Dunn, with the Union of Concerned Scientists, notes that the law
also requires that a certain percentage of the battery's minerals be
recovered, which is a way of requiring that it be recycled well.
The
bill was shaped not just by environmental groups — namely Dunn's group
and Western Resource Advocates — but by a remarkably broad swath of
industry players. Emil Nusbaum's association representing salvage yard
operators enthusiastically supported it. So did battery recyclers; both
Redwood and Cirba praised the law in interviews with NPR.
Even automakers who will be footing the bill were on board with the new law, which is less onerous for them than a similar law in the European Union.
The Alliance for Automotive Innovation, the trade group representing
most of the major automakers in the U.S., praised the law as "balanced,"

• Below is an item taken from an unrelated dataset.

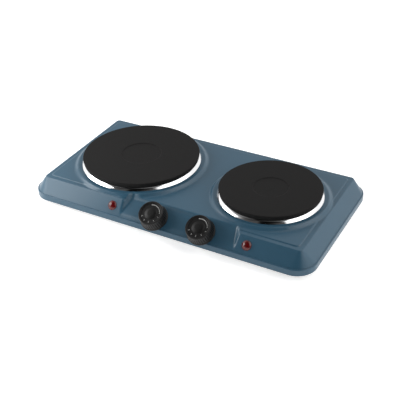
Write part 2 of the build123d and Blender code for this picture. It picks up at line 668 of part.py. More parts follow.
# ---- electrical ---------------------------------------------------------------------------------
def make_cord_bush():
    """Cable bush: slides up the notch on its grooves, with a tapered tail and an open bore."""
    back = GLAND_TAIL_Y - DEPTH / 2
    inner = -SHEET - GLAND_COLLAR_T
    collar = GLAND_COLLAR_R
    outline = [
        (GLAND_BORE_R, inner), (collar, inner), (collar, -SHEET), (GLAND_NECK_R, -SHEET),
        (GLAND_NECK_R, 0), (collar, 0), (collar, 2.5), (collar - 0.8, 3.2), (4.9, back), (GLAND_BORE_R, back),
    ]
    bush = turned(outline)
    for z in (5.0, 7.4, 9.8):
        bush = bush - tube(collar + 2, 4.7, z, z + 1.0)
    drop = GLAND_Z - SKIRT_Z
    bore = disc(GLAND_BORE_R, inner - 1, back + 1)
    for half, z0, z1 in ((collar, inner, -SHEET), (GLAND_NECK_R, -SHEET, 0), (collar, 0, 2.5)):
        bush = bush + (block(-half, half, 0, drop, z0, z1) - bore)
    return Plane(origin=(GLAND_X, DEPTH / 2, GLAND_Z), x_dir=(1, 0, 0), z_dir=(0, 1, 0)) * bush


def make_mains_block():
    """Three-way screw terminal block on the base plate."""
    half = 1.5 * MAINS_PITCH + 2.0
    y0 = MAINS_Y - MAINS_W / 2
    body = block(MAINS_X - half, MAINS_X + half, y0, y0 + MAINS_W, BASE_TOP, BASE_TOP + MAINS_H)
    body = fillet(body.edges().group_by(Axis.Z)[-1], 1.0)
    for x in MAINS_WAYS:
        body = body - disc(MAINS_SCREW_R + FIT, BASE_TOP + MAINS_FLOOR, PLATE_TOP_Z, x, MAINS_Y)
    return body


def make_mains_screws():
    """Slotted clamping screws in the wells of the block."""
    screws = []
    top = BASE_TOP + MAINS_H - 1.5
    for x in MAINS_WAYS:
        screw = disc(MAINS_SCREW_R, BASE_TOP + MAINS_FLOOR, top, x, MAINS_Y)
        screws.append(screw - Pos(x, MAINS_Y, top) * Box(6, 0.8, 1.6))
    return group(screws)


def make_earth_tag():
    """Ring tag on the base plate with an upturned tab for the earth wire."""
    x, y = EARTH_PLACE
    ring = tube(5.0, M4_R + FIT, BASE_TOP, BASE_TOP + 0.8, x, y)
    tab = block(x + 4.0, x + 12.0, y - 2.5, y + 2.5, BASE_TOP, BASE_TOP + 0.8)
    upright = block(x + 11.2, x + 12.0, y - 2.5, y + 2.5, BASE_TOP, BASE_TOP + 7.5)
    return ring + tab + upright - disc(M4_R + FIT, 0, PLATE_TOP_Z, x, y)


def make_earth_screw():
    """Pan-head screw that clamps the earth tag to the base plate."""
    x, y = EARTH_PLACE
    head = disc(3.8, BASE_TOP + 0.8, BASE_TOP + 3.2, x, y)
    head = fillet(head.edges().group_by(Axis.Z)[-1], 0.8)
    screw = head + disc(M4_R, BASE_Z - 1.0, BASE_TOP + 0.8, x, y)
    return screw - Pos(x, y, BASE_TOP + 3.2) * Box(6, 1.0, 1.6)


def way_port(way, z, lane=0.0):
    """Where a wire meets the front face of the mains block."""
    return (MAINS_WAYS[way] + lane, MAINS_Y - MAINS_W / 2, z)


def tab_port(side, pin):
    """Where a wire meets the lower end of a plate's terminal tab."""
    dx, dy = PINS[pin]
    return (PLATES[side][0] + dx, dy, PLATE_TOP_Z - PLATE_DEPTH - COVER_SHEET - TERMINAL_H - 8.0)


def leaf_port(side, local_x, local_z):
    """Where a wire meets a thermostat's leaf or stack, from a place in the panel's frame."""
    return tuple(panel_frame(KNOB_X[side]).from_local_coords(Vector(local_x, 0, local_z)))


def make_live_wires():
    """Mains live to the stack end of both contact leaves."""
    wires = []
    for side, lane in (("left", -2.2), ("right", 2.2)):
        start = way_port(0, LIVE_Z, lane)
        end = leaf_port(side, STACK_X + STACK_W, STACK_LOW - LEAF_T / 2)
        points = [start, (start[0], start[1] - 14, LIVE_Z), (end[0] + 14, -40 + 6 * lane, LIVE_Z),
                  (end[0] + 14, end[1] + 14, LIVE_Z), (end[0] + 8, end[1], end[2]), end]
        wires.append(wire(points, WIRE_R, 4.0))
    return group(wires)


def make_heater_wires():
    """Fixed contacts to the nearest terminal tab of each plate."""
    wires = []
    for side, pin in (("left", 3), ("right", 0)):
        start = leaf_port(side, -18, -14.3)
        end = tab_port(side, pin)
        points = [start, (start[0] - 7, start[1], start[2]), (start[0] - 12, -78, HEATER_Z),
                  (end[0], -54, HEATER_Z), (end[0], end[1], HEATER_Z), end]
        wires.append(wire(points, WIRE_R, 3.0))
    return group(wires)


def make_neutral_wires():
    """Far terminal tab of each plate back to the mains block."""
    wires = []
    for side, pin, lane in (("left", 0, -2.2), ("right", 3, 2.2)):
        start = tab_port(side, pin)
        end = way_port(1, NEUTRAL_Z, lane)
        points = [start, (start[0], start[1], NEUTRAL_Z), (start[0], -12.0, NEUTRAL_Z),
                  (end[0], -4.0, NEUTRAL_Z), end]
        wires.append(wire(points, WIRE_R, 3.0))
    return group(wires)


def make_earth_wire():
    """Mains earth from the back of the block to the tag on the base plate."""
    start = (MAINS_WAYS[2], MAINS_Y + MAINS_W / 2, LIVE_Z)
    x, y = EARTH_PLACE
    end = (x + 12.0, y, BASE_TOP + 5.0)
    points = [start, (start[0], start[1] + 10, start[2]), (start[0] - 40, 92, start[2]),
              (end[0] + 12, end[1], end[2]), end]
    return wire(points, WIRE_R, 5.0)


def make_lamp_wires():
    """Thin pair from each pilot lamp to the mains block."""
    wires = []
    for side, way, sign in (("left", 0, -1), ("right", 2, 1)):
        for lane in (-1.2, 1.2):
            frame = fascia_frame(LAMP_X[side])
            start = frame.from_local_coords(Vector(lane, 0, -12.0))
            down = frame.from_local_coords(Vector(lane, 0, -16.0))
            end = way_port(way, LAMP_WIRE_Z, 3.2 * sign + lane)
            points = [tuple(start), tuple(down), (down.X, -70 - sign * lane, LAMP_WIRE_Z),
                      (end[0], 20 + sign * lane, LAMP_WIRE_Z), end]
            wires.append(wire(points, THIN_WIRE_R, 3.0))
    return group(wires)


# ---- all nodes ----------------------------------------------------------------------------------
def all_parts():
    """Every node with its shape."""
    parts = {
        "top_housing": make_top_housing(),
        "base_plate": make_base_plate(),
        "base_clips": make_base_clips(),
        "base_screws": make_base_screws(),
        "rubber_feet": make_rubber_feet(),
        "foot_screws": make_foot_screws(),
        "foot_nuts": make_foot_nuts(),
        "strap_washers": make_strap_washers(),
        "strap_nuts": make_strap_nuts(),
        "thermostat_screws": make_thermostat_screws(),
        "lamp_washers": make_lamp_washers(),
        "cord_bush": make_cord_bush(),
        "mains_block": make_mains_block(),
        "mains_screws": make_mains_screws(),
        "earth_tag": make_earth_tag(),
        "earth_screw": make_earth_screw(),
        "live_wires": make_live_wires(),
        "heater_wires": make_heater_wires(),
        "neutral_wires": make_neutral_wires(),
        "earth_wire": make_earth_wire(),
        "lamp_wires": make_lamp_wires(),
    }
    plate_makers = {
        "hotplate": make_hotplate, "trim_ring": make_trim_ring, "heating_coil": make_heating_coil,
        "coil_insulation": make_coil_insulation, "cover_disc": make_cover_disc,
        "terminal_block": make_terminal_block, "terminal_pins": make_terminal_pins,
        "clamp_strap": make_clamp_strap, "centre_stud": make_centre_stud,
    }
    control_makers = {
        "thermostat_bracket": make_thermostat_bracket, "shaft_bush": make_shaft_bush,
        "control_shaft": make_control_shaft, "thermostat_stack": make_thermostat_stack,
        "thermostat_leaves": make_thermostat_leaves, "knob": make_knob, "knob_clip": make_knob_clip,
    }
    lamp_makers = {"lamp_lens": make_lamp_lens, "lamp_body": make_lamp_body}
    for side in ("left", "right"):
        for name, maker in plate_makers.items():
            parts[f"{side}_{name}"] = maker(*PLATES[side])
        for name, maker in control_makers.items():
            parts[f"{side}_{name}"] = maker(KNOB_X[side])
        for name, maker in lamp_makers.items():
            parts[f"{side}_{name}"] = maker(LAMP_X[side])
    return parts


os.makedirs("parts", exist_ok=True)
for node, shape in all_parts().items():
    export_step(shape, f"parts/{node}.step")
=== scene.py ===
import bmesh
import bpy
import json
import math
import numpy as np
from mathutils import Matrix, Vector


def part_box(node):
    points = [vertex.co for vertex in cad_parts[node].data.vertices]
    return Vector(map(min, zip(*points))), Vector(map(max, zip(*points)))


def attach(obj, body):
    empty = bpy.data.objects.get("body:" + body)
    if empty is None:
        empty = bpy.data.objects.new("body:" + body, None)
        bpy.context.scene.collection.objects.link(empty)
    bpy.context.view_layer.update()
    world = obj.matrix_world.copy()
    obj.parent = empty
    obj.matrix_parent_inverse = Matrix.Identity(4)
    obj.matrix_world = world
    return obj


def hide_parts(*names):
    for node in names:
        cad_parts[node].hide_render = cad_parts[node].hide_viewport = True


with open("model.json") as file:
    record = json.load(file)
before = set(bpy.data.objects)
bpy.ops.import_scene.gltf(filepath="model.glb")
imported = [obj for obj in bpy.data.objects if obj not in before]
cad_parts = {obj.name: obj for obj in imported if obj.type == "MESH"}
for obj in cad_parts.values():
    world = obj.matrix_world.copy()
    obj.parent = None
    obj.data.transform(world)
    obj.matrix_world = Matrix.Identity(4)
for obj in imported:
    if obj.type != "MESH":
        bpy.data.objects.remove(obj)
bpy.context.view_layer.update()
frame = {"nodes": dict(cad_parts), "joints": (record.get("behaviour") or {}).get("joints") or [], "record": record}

MM = 0.001

# ---- sizes of the design, in millimetres --------------------------------------------------------
SHEET = 1.0               # thickness of the housing
SKIRT_Z = 6.4             # lower edge of the housing
SHOULDER_Z = 16.4         # ledge between the skirt and the sloped sides
SHOULDER_W = 2.0
SHOULDER_ROUND = 1.2
BASE_CORNER_R = 31.0      # corners of the footprint
CREASE_Z = 37.5           # edge between the sloped sides and the top
CREASE_LENGTH = 432.5
CREASE_DEPTH = 208.2
CREASE_R = 5.0
EDGE_ROUND = 1.6          # bend at the crease
STEP_W = 6.5              # margin between the crease and the raised plateau
STEP_RUN = 1.2
STEP_SOFT = 0.35
PLATEAU_Z = 38.7          # flat part of the top
PLATEAU_R = 5.0
RIM_Z = 42.6              # raised rims that carry the rings
RIM_WIDTH = 8.6
RIM_FOOT_W = 8.0          # concave foot of a rim
RIM_LIP = 0.4             # the rim stays flat this far past its width
RIM_CURVE = 2.4           # power of the rim's concave foot
HOLE_INSET = 3.9          # plate holes are this much smaller than the plates
RING_OUT = 2.0            # rings reach this far past the plates
RING_SHEET = 0.8
COLLAR_FIT = 0.3          # from the edge of the hole
COLLAR_H = 3.5            # below the top of the rim
PLATE_SIDE_H = 6.8
PLATE_DEPTH = 17.0        # whole height of the casting
PLATE_CAST = 7.0          # thickness over the coil
PLATE_LIP = 0.6           # drop of the cone under the plate's side
PLATE_LAND = 5.4          # inner end of that cone, from the plate's edge
DISH_DEPTH = 0.9
CHANNEL_IN = 26.0         # coil channel: inner radius, and its distance from the edge
CHANNEL_OUT = 11.0
STUD_R = 3.0              # bore for the stud, under the middle
CONTROL_X = 26.5          # middle of the recess with the knobs
PANEL_TILT = 32.0         # degrees from level, for the floor of the recess
PANEL_Y = -121.0          # front edge of that floor
PANEL_Z = 18.0
PANEL_BACK_Y = -91.5      # its back edge
RECESS_HALF = 96.0
RECESS_TAPER_X = 8.0      # end walls lean in by this much
KNOB_BASE_R = 21.3        # foot, grip and top of the knobs
KNOB_BODY_R = 20.3
KNOB_TOP_R = 18.6
KNOB_H = 19.0
KNOB_SINK = 1.9           # sunk face that carries the marks
KNOB_GAP = 0.8            # air between a knob and the floor of the recess
KNOB_RIBS = 36
KNOB_WALL = 2.6
KNOB_ROOF = 3.6           # thickness over the hollow back
BOSS_R = 5.6
BOSS_FOOT = 4.2
SHAFT_R = 3.0
SHAFT_TOP = 13.5
SHAFT_FIT = 0.05
SHAFT_END_FIT = 0.2
BUSH_R = 4.5              # brass bush round a shaft
SCREW_SPACING = 22.0      # screws of a thermostat
FIT = 0.1                 # clearance of the holes
M3_R = 1.5
LAMP_R = 7.1
LAMP_DOME_H = 3.9
LAMP_EDGE_H = 0.7
LAMP_STEM_H = 7.0         # stem below the lens
LAMP_HOLE_R = 4.6
LAMP_WALL = 1.0
LAMP_OFFSET = 111.5       # lamps, from the middle of the recess
GLAND_X = -120.0          # cord bush in the back
GLAND_Z = 15.0
GLAND_NECK_R = 5.6
PAD_HALF = 9.5            # upright pad round the cord bush
PAD_Z = 24.0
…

and noted in a letter to Colorado Gov. Jared Polis that keeping battery
minerals within domestic supply chains is "foundational to America's
automotive industrial base."
That is to say: Everyone in this supply chain has a vested interest in making sure these old batteries become resources, rather than hazards.
Dunn,
who worked on the legislation, is optimistic that this broad coalition
of support will increase the chances that other states will follow
Colorado's lead.
"We see Colorado as the starting place," she says.